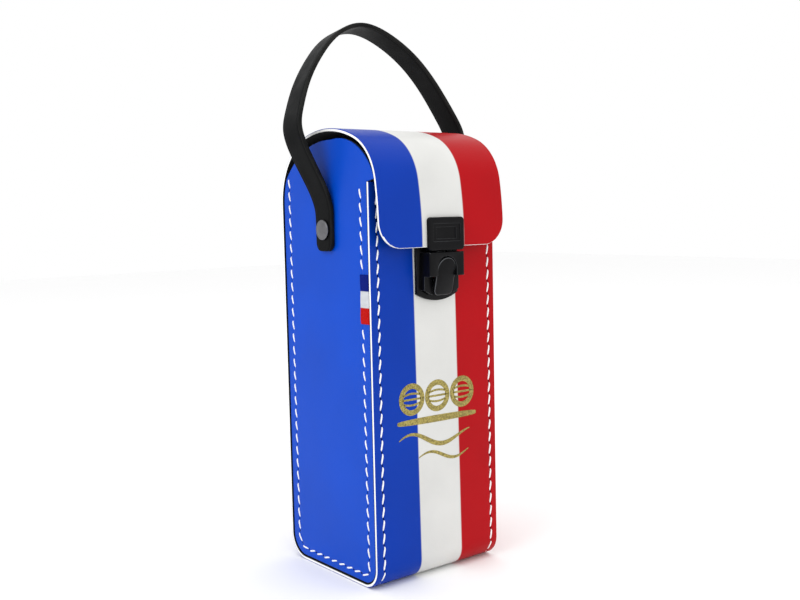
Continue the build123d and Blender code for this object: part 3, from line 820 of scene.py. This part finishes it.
def panel_outline():
    """Front and back edge of a side panel as (y, z) lines from the bottom up, and the arch's highest
    point. Both lower corners are quarter circles, the shoulder is a circle inside the lid's, and the
    arch is two circles that meet on top."""
    quarter = np.linspace(0, np.pi / 2, CORNER_POINTS)
    front_round, back_round = FRONT_CORNER - PANEL_LOW, BACK_CORNER - PANEL_LOW
    sideways, upwards = 1 - np.sin(quarter), 1 - np.cos(quarter)
    front_corner = np.stack([-PANEL_EDGE + front_round * sideways, PANEL_LOW + front_round * upwards], -1)
    back_corner = np.stack([PANEL_EDGE - back_round * sideways, PANEL_LOW + back_round * upwards], -1)
    front_arc = three_point_arc(ARCH[4], ARCH[3], ARCH[2], ARC_POINTS)
    back_arc = three_point_arc(ARCH[2], ARCH[1], ARCH[0], ARC_POINTS)
    arch = np.concatenate([front_arc, back_arc[1:]])
    top = int(np.argmax(arch[:, 1]))
    turn = np.linspace(0, np.radians(SHOULDER_TURN), SHOULDER_POINTS)
    radius = LID_BENDS[0][0] - LEATHER - SHOULDER_GAP
    centre = BACK - LID_BENDS[0][0]
    shoulder = np.stack([centre + radius * np.cos(turn), BACK_STRAIGHT + radius * np.sin(turn)], -1)
    left = np.concatenate([front_corner, [NOTCH], arch[: top + 1]])
    right = np.concatenate([back_corner, shoulder, arch[top:][::-1]])
    return left, right, arch[top]


def dense(line, step=0.4):
    """The same line with points no further apart than a step."""
    gaps = np.r_[0, np.cumsum(np.hypot(*np.diff(line, axis=0).T))]
    places = np.linspace(0, gaps[-1], int(gaps[-1] / step) + 2)
    return np.stack([np.interp(places, gaps, line[:, k]) for k in (0, 1)], -1)


def side_seam_line(step):
    """The U of a side panel's seam, from the front's top round the bottom to the back's top."""
    start = (-SEAM_REACH, SEAM_TOP_FRONT)
    return u_line(start, SEAM_REACH, SEAM_LOW, SEAM_ROUNDS, SEAM_TOP_BACK, step)


def wrap_seam_line(step):
    """The strip's seam, from the front's top down, under the case, up the back and onto the shoulder."""
    return case_line(BACK_STRAIGHT, step, [arc_turn(LID_BENDS[0][0], WRAP_SEAM_BEND)])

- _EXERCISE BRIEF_
Write each line above out exactly.

- _RESPONSE TO THE EXERCISE_
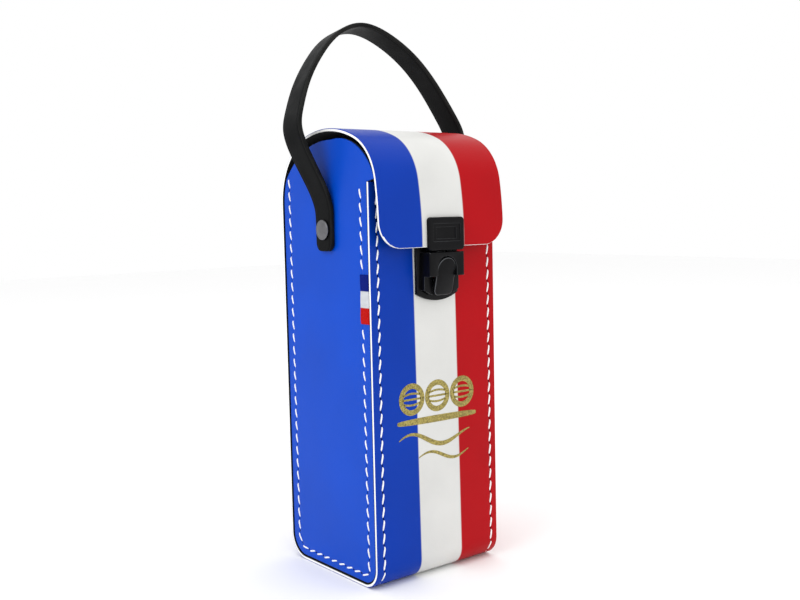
Continue the build123d and Blender code for this object: part 3, from line 820 of scene.py. This part finishes it.
def panel_outline():
    """Front and back edge of a side panel as (y, z) lines from the bottom up, and the arch's highest
    point. Both lower corners are quarter circles, the shoulder is a circle inside the lid's, and the
    arch is two circles that meet on top."""
    quarter = np.linspace(0, np.pi / 2, CORNER_POINTS)
    front_round, back_round = FRONT_CORNER - PANEL_LOW, BACK_CORNER - PANEL_LOW
    sideways, upwards = 1 - np.sin(quarter), 1 - np.cos(quarter)
    front_corner = np.stack([-PANEL_EDGE + front_round * sideways, PANEL_LOW + front_round * upwards], -1)
    back_corner = np.stack([PANEL_EDGE - back_round * sideways, PANEL_LOW + back_round * upwards], -1)
    front_arc = three_point_arc(ARCH[4], ARCH[3], ARCH[2], ARC_POINTS)
    back_arc = three_point_arc(ARCH[2], ARCH[1], ARCH[0], ARC_POINTS)
    arch = np.concatenate([front_arc, back_arc[1:]])
    top = int(np.argmax(arch[:, 1]))
    turn = np.linspace(0, np.radians(SHOULDER_TURN), SHOULDER_POINTS)
    radius = LID_BENDS[0][0] - LEATHER - SHOULDER_GAP
    centre = BACK - LID_BENDS[0][0]
    shoulder = np.stack([centre + radius * np.cos(turn), BACK_STRAIGHT + radius * np.sin(turn)], -1)
    left = np.concatenate([front_corner, [NOTCH], arch[: top + 1]])
    right = np.concatenate([back_corner, shoulder, arch[top:][::-1]])
    return left, right, arch[top]


def dense(line, step=0.4):
    """The same line with points no further apart than a step."""
    gaps = np.r_[0, np.cumsum(np.hypot(*np.diff(line, axis=0).T))]
    places = np.linspace(0, gaps[-1], int(gaps[-1] / step) + 2)
    return np.stack([np.interp(places, gaps, line[:, k]) for k in (0, 1)], -1)


def side_seam_line(step):
    """The U of a side panel's seam, from the front's top round the bottom to the back's top."""
    start = (-SEAM_REACH, SEAM_TOP_FRONT)
    return u_line(start, SEAM_REACH, SEAM_LOW, SEAM_ROUNDS, SEAM_TOP_BACK, step)


def wrap_seam_line(step):
    """The strip's seam, from the front's top down, under the case, up the back and onto the shoulder."""
    return case_line(BACK_STRAIGHT, step, [arc_turn(LID_BENDS[0][0], WRAP_SEAM_BEND)])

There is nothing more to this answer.